§ EXERCISE DETAILS
Exactly the lines from the line with "field_braid_wide();" to the line with "cad_parts[node].hide_render = cad_parts[node].hide_viewport" should be extracted, both included, with no other lines.

-------- SUPPLIED DATA

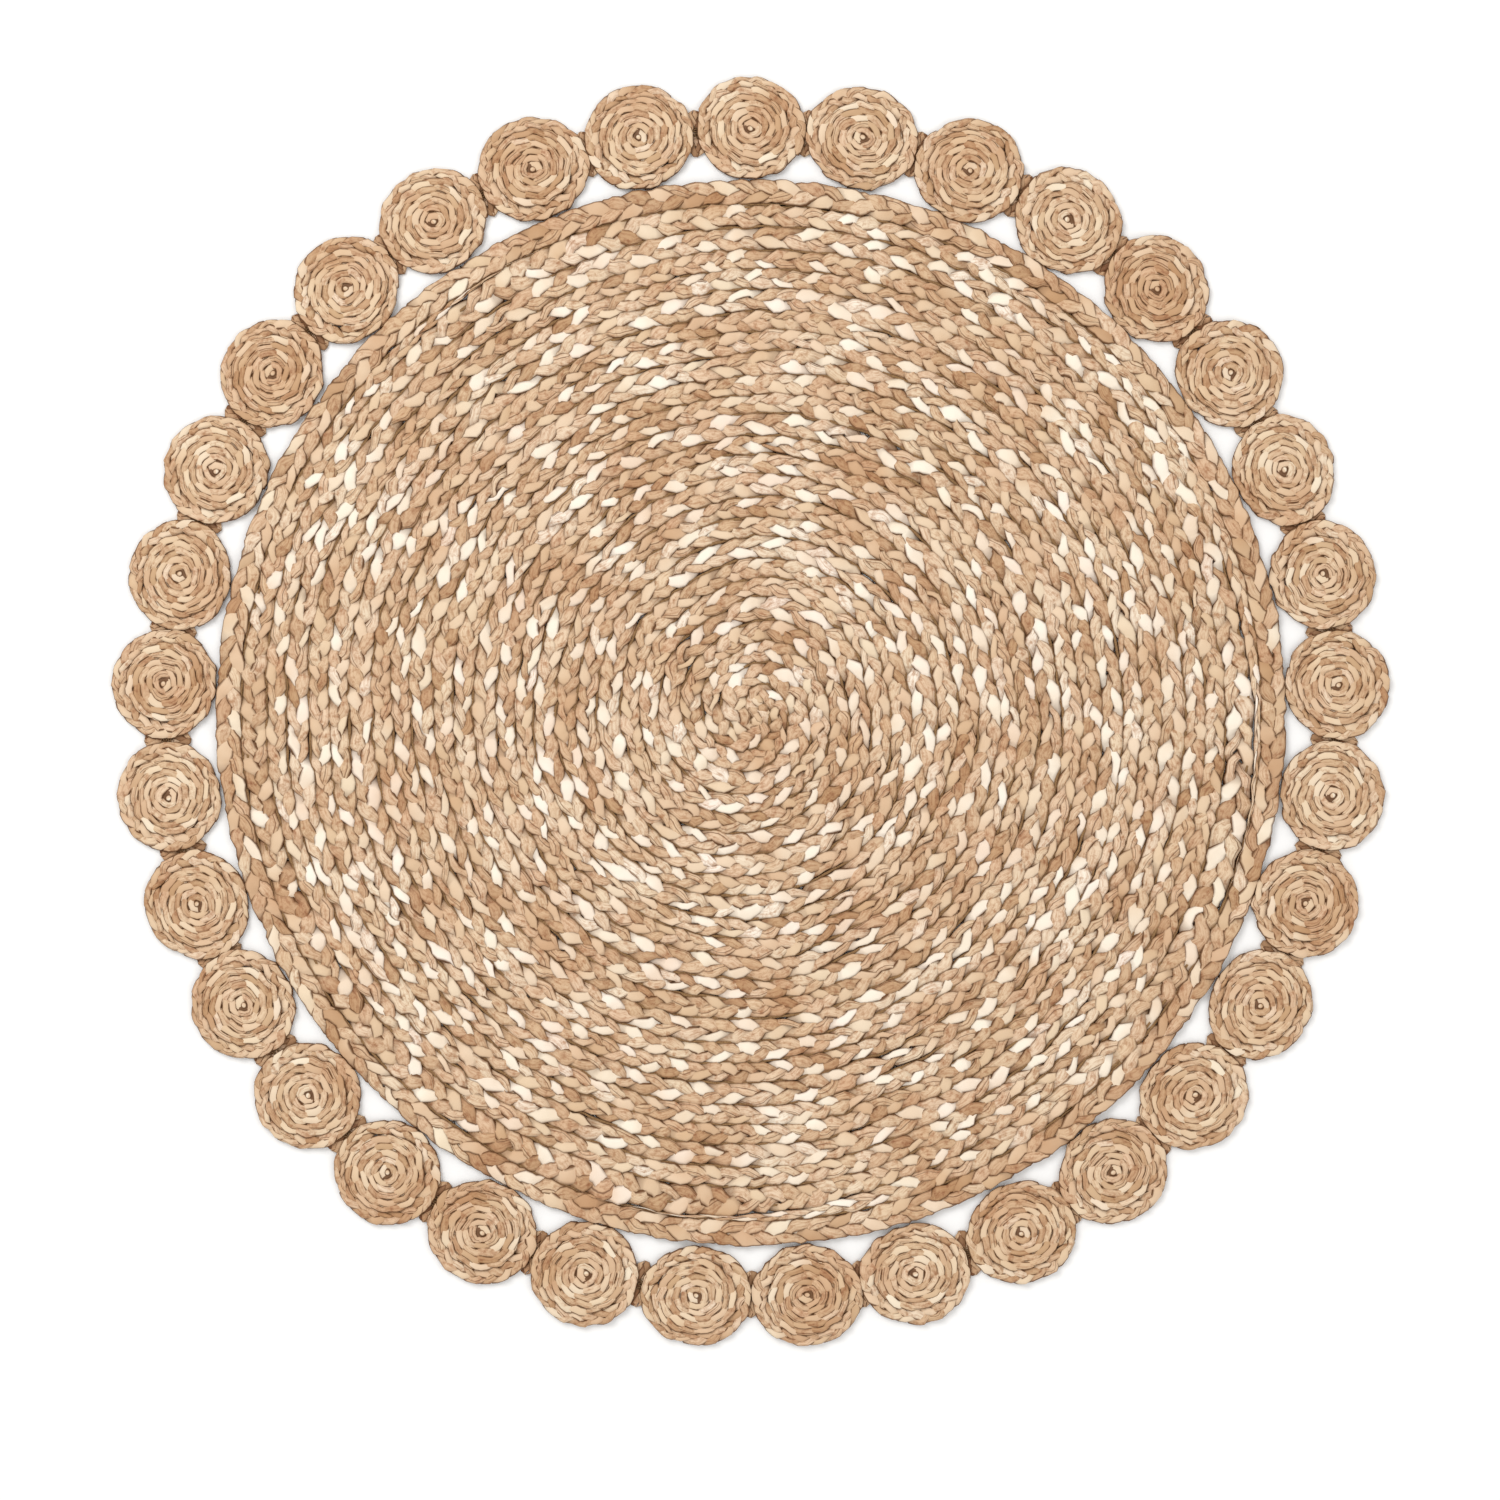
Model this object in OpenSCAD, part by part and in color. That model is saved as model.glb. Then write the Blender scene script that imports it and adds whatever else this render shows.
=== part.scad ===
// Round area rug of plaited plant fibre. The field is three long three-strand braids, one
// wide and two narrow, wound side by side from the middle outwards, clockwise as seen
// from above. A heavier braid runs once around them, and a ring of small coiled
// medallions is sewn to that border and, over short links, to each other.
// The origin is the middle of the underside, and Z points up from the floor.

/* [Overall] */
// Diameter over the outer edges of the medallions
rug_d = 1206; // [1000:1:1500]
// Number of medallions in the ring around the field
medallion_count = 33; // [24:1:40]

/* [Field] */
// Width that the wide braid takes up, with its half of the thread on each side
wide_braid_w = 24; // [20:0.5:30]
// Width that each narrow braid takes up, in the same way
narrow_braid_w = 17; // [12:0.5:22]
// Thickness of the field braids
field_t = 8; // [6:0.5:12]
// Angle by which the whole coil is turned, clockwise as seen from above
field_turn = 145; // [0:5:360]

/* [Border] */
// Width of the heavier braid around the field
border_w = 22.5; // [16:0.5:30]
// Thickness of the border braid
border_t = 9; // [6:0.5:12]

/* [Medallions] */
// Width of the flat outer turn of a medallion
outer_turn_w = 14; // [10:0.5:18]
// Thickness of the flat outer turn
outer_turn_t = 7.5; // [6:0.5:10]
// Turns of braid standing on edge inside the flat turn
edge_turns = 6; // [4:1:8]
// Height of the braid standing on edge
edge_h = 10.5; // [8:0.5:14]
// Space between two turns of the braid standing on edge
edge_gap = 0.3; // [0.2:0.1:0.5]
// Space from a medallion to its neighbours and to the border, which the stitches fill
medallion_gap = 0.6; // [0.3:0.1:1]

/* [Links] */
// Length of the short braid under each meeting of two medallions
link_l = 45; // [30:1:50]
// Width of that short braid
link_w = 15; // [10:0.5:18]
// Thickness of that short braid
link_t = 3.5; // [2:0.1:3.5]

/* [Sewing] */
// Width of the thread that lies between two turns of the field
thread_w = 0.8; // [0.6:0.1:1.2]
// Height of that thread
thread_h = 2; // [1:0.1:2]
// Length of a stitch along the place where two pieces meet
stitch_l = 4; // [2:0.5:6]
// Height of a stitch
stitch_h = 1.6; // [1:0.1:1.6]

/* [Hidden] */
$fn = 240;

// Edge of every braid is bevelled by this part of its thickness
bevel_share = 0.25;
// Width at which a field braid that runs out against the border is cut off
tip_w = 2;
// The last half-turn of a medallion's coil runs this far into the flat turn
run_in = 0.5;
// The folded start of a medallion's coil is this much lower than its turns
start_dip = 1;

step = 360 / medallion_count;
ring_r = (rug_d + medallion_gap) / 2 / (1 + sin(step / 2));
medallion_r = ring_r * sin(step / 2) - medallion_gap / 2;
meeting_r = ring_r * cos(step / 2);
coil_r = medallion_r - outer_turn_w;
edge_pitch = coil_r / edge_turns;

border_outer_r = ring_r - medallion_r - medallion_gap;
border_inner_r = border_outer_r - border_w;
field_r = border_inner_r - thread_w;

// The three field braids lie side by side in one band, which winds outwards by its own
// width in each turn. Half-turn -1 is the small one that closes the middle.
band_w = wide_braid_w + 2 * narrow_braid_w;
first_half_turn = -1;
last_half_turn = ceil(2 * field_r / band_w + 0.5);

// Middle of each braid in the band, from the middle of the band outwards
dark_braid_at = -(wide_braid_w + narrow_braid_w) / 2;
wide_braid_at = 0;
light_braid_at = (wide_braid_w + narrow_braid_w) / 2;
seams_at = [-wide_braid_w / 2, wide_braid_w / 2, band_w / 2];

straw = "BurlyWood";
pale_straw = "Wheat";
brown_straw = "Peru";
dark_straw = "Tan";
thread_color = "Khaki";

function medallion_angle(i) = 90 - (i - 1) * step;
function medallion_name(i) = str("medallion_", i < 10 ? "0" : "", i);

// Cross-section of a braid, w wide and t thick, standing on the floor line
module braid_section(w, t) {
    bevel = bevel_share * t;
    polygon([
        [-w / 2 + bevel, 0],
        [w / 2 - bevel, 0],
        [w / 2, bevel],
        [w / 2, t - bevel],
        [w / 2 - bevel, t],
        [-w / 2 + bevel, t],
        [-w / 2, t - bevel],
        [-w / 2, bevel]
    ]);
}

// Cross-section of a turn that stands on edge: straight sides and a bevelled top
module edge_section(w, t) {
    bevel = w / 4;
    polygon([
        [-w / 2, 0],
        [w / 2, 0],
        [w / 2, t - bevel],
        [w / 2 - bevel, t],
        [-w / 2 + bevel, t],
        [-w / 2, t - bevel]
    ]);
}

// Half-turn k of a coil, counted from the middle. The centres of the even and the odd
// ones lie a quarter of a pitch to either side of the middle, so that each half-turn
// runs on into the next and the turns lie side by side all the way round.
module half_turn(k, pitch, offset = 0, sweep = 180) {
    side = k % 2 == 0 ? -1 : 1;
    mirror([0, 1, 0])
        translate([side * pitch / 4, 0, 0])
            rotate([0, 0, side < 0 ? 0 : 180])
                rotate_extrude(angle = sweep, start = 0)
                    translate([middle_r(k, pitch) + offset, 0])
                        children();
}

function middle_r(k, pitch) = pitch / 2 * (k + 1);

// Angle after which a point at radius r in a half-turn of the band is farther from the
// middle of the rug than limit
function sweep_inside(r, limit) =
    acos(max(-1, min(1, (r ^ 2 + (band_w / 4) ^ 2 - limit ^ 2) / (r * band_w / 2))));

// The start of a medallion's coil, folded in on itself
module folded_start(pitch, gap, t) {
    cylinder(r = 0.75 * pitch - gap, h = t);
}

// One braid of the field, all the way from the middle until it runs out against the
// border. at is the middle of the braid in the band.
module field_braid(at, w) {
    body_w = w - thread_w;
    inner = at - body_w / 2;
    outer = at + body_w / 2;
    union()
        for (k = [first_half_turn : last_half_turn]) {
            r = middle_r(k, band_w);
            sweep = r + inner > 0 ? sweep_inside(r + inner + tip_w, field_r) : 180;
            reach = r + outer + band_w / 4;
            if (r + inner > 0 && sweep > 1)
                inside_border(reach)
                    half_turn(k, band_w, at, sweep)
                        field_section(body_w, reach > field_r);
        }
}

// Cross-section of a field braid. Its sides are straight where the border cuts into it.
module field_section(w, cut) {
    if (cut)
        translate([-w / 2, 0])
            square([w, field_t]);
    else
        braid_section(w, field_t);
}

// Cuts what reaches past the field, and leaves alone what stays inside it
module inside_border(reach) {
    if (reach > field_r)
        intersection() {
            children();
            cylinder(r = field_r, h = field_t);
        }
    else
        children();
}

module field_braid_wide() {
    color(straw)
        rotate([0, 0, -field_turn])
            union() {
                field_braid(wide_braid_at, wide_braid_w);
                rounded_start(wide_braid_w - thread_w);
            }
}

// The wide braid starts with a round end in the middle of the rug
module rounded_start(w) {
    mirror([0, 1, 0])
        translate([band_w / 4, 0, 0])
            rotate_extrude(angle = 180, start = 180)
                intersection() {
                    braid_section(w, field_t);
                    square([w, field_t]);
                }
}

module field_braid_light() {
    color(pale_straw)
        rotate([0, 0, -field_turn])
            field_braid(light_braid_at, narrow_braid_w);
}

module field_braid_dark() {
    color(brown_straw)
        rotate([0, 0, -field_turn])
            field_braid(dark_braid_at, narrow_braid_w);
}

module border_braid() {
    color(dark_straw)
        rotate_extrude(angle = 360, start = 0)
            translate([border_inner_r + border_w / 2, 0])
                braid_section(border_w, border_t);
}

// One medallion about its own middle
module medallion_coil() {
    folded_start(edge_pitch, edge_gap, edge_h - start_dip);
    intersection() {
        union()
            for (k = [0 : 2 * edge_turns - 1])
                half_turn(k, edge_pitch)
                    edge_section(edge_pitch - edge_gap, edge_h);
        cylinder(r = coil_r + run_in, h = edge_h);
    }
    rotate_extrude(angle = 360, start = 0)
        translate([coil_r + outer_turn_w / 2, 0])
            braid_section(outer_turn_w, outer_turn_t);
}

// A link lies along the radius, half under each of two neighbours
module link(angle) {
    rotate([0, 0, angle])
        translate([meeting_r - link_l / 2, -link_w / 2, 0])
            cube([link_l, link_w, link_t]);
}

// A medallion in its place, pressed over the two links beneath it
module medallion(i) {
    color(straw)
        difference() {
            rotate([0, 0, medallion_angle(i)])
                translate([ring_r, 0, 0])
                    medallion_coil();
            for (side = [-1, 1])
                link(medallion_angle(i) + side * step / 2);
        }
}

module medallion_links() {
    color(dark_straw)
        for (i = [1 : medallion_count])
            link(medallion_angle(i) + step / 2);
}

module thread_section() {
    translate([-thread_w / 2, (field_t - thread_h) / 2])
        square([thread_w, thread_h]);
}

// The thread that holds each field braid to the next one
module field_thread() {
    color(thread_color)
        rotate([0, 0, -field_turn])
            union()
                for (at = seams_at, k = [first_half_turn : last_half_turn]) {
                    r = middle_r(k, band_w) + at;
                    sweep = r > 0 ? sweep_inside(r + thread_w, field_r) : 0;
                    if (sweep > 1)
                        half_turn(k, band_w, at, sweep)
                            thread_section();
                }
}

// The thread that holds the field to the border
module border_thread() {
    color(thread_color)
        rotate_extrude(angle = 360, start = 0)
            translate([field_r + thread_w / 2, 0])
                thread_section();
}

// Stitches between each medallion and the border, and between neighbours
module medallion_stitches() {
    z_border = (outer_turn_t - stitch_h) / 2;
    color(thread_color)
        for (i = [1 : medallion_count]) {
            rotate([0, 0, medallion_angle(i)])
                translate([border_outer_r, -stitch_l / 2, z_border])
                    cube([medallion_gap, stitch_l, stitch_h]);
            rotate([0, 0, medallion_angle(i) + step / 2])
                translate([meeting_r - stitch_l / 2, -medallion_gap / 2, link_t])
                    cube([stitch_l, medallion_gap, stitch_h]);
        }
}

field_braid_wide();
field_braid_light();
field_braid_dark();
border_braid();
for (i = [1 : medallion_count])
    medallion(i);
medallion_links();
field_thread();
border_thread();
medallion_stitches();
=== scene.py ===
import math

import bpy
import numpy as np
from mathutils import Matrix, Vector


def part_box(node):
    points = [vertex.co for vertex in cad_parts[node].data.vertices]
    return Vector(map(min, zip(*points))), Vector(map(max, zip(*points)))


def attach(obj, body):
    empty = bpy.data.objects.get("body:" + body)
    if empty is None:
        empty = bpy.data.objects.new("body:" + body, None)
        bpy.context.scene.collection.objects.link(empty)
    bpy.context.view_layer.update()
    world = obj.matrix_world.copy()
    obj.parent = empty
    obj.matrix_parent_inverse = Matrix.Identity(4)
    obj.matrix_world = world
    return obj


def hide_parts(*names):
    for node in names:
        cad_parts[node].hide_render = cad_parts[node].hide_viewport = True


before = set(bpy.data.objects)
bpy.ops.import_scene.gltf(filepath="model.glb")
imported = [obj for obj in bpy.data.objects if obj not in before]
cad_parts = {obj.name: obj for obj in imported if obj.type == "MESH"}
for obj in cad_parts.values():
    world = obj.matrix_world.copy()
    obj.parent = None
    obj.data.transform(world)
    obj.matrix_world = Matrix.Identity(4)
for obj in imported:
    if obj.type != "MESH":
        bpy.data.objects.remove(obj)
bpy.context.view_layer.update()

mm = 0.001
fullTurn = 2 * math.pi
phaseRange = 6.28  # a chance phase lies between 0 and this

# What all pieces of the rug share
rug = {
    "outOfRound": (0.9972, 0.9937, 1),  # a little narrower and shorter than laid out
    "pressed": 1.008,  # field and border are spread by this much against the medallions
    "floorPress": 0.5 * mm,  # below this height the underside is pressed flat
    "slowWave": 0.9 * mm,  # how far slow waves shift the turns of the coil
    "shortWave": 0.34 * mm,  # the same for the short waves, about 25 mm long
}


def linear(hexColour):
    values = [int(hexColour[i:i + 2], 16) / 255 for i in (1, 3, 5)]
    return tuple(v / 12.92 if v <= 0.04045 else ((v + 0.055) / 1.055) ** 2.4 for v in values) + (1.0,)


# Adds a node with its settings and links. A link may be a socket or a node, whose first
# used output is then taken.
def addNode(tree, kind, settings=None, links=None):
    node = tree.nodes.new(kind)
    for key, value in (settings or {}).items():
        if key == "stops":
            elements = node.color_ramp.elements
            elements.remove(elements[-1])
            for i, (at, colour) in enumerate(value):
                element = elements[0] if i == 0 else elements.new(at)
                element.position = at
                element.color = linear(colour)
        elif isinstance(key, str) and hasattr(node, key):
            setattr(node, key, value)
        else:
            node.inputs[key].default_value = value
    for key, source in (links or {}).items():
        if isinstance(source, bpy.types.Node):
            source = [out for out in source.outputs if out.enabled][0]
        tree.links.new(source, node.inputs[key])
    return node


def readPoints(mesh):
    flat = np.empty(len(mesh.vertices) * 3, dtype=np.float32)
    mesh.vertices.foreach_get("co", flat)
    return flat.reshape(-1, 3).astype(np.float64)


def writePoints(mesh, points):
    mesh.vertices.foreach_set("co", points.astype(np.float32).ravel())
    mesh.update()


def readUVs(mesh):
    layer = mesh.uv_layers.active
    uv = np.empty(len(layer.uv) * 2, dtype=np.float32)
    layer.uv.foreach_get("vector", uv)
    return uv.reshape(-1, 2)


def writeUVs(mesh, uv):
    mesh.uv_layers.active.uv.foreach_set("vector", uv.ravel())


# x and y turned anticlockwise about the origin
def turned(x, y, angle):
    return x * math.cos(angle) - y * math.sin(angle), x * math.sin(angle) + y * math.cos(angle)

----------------

§ RIGHT ANSWER
field_braid_wide();
field_braid_light();
field_braid_dark();
border_braid();
for (i = [1 : medallion_count])
    medallion(i);
medallion_links();
field_thread();
border_thread();
medallion_stitches();
=== scene.py ===
import math

import bpy
import numpy as np
from mathutils import Matrix, Vector


def part_box(node):
    points = [vertex.co for vertex in cad_parts[node].data.vertices]
    return Vector(map(min, zip(*points))), Vector(map(max, zip(*points)))


def attach(obj, body):
    empty = bpy.data.objects.get("body:" + body)
    if empty is None:
        empty = bpy.data.objects.new("body:" + body, None)
        bpy.context.scene.collection.objects.link(empty)
    bpy.context.view_layer.update()
    world = obj.matrix_world.copy()
    obj.parent = empty
    obj.matrix_parent_inverse = Matrix.Identity(4)
    obj.matrix_world = world
    return obj


def hide_parts(*names):
    for node in names:
        cad_parts[node].hide_render = cad_parts[node].hide_viewport = True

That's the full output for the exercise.